A keyboard wizard: Brilliant young Russian pianist Vyacheslav Gryaznov — affectionately known as “Slava” — is renowned worldwide both for his virtuosity and his unique transcriptions. The Steinway Society in San Jose, which hosted him to high acclaim four years ago, is bringing him back for an online encore performance streaming from Friday-Monday. On his program is Ravel’s “La Valse,” works by Monteverdi and Grieg, plus his own transcriptions of pieces by Bach, Beethoven, Mahler, and Debussy. Tickets, $20 per household, are available at steinwaysociety.com or by calling 408-300-5635.


Virtual recitals: If you’ve had it up to your Tchaikovsky with “Nutcrackers,” you have a couple of other streaming dance options this weekend. On Saturday, Zaccho Dance Theatre, which specializes in site-specific airborne dance performances, is presenting the San Francisco Aerial Arts Festival — online version. The film features footage of 16 aerial dance performers doing their thing at sites around the Bay Area, from the sides of buildings and bridges to the tops of mountains to ancient forts and flowering gardens. The company will also post video interviews with some of the performers and choreographers to stream on Sunday. The films are free but donations are encouraged. Go to sfaerialartsfest.org. Meanwhile ZiRu Dance in Redwood City presents the third annual Silicon Valley Dance Festival beginning Saturday. The virtual event features a “mainstage” program featuring works by ZiRu artistic director Philein Wang, Robert Moses (of Robert Moses’ Kin) and Brenda Way and KT Nelson (of ODC/Dance), among others, plus a second program devoted to emerging choreographers. Performances will be livestreamed 7 p.m. Saturday (mainstage) and 5 p.m. Sunday (emerging choreographers) and will afterward be available on demand through Jan. 3. Ticket packages run $15-$50; www.zirudance.com.


Manual Cinema streams the world premiere if its adaptation of “A Christmas Carol” Dec. 17-19. (Courtesy of Maren Celest/Manual Cinema)

Scrooge with puppets: The acclaimed Manual Cinema theater troupe, having made a splash in the Bay Area with its stunning adaption of Mary Shelley’s “Frankenstein” this fall, returns to the Bay Area (at least virtually) to tinker with another classic — Dickens’ “A Christmas Carol.” Using puppetry, live theater and evocative sets and props, the Chicago troupe’s take features a contemporary setting that references the pandemic but becomes unmistakably a Dickens story once the puppets take over. The world premiere production will be livestreamed at 5 p.m. Thursday (you can meet some of the puppets after this performance), 7 p.m. Friday and 1 p.m. Saturday. Access is available through Cal Performances ($15-$60, free to subscribers; calperformances.org) and Stanford Live, where it is exclusive to subscribers (live.stanford.edu).

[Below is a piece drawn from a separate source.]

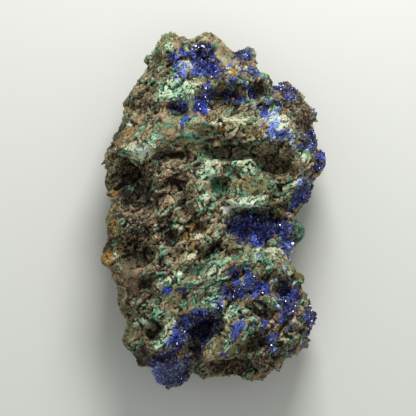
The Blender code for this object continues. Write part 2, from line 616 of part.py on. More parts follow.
def make_crust(rock, places, crust, taken, trees, seed):
    """The mesh of a crust that touches neither the rock nor the crusts made before it.

    It stays off the faces already taken, and adds its own and their neighbours to them. The trees hold the
    rock, first, and the crusts, and its own is added to them.
    """
    faces = {f for f in rock.faces if f not in taken and is_under(f, places[f.index], crust, trees[0])}
    while True:
        faces = in_one_sheet(faces)
        bm = crust_over(faces, crust, seed)
        source = bm.faces.layers.int["source"]
        own_tree = BVHTree.FromBMesh(bm)
        hits = [own for tree in trees for own, other in own_tree.overlap(tree)]
        if not hits:
            break
        touching = {bm.faces[own][source] for own in hits}
        bm.free()
        faces = {f for f in faces if f.index not in touching}
    taken.update(near for f in faces for v in f.verts for near in v.link_faces)
    trees.append(own_tree)
    mesh = bpy.data.meshes.new(crust.name)
    bm.to_mesh(mesh)
    bm.free()
    return mesh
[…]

Roots-rockin’ Christmas: That crafty Lucinda Williams has figured out a way to deliver some holiday cheer to her fans and music clubs across America — all in one fell swoop.

The Bay Area is a hub of artistic expression, attracting artists, writers and musicians from around the globe to live, work and create. We highlight some of the offerings here.
Lucinda Williams presents a live-streamed holiday show, “Having Yourself a Rockin’ Little Christmas,” on Dec. 17. (Courtesy of Lucinda Williams)


On Thursday, the singer-songwriter with that distinctive drawl and a knack for timeless country/rock hooks, will livestream a show titled “Have Yourself a Rockin’ Little Christmas,” which will serve up blues, jazz, country and other rootsy versions of seasonal songs, backed by a full band. The show is part of the “Lu’s Jukebox” concert series that concludes on New Year’s Eve with her covering Rolling Stones classics. Proceeds benefit music clubs, such as Berkeley’s Freight & Salvage, which are streaming the series. “Rockin’ Little Christmas” kicks off at 5 p.m.Thursday; ticket packages with varying extras run $20-$40; go to www.thefreight.org.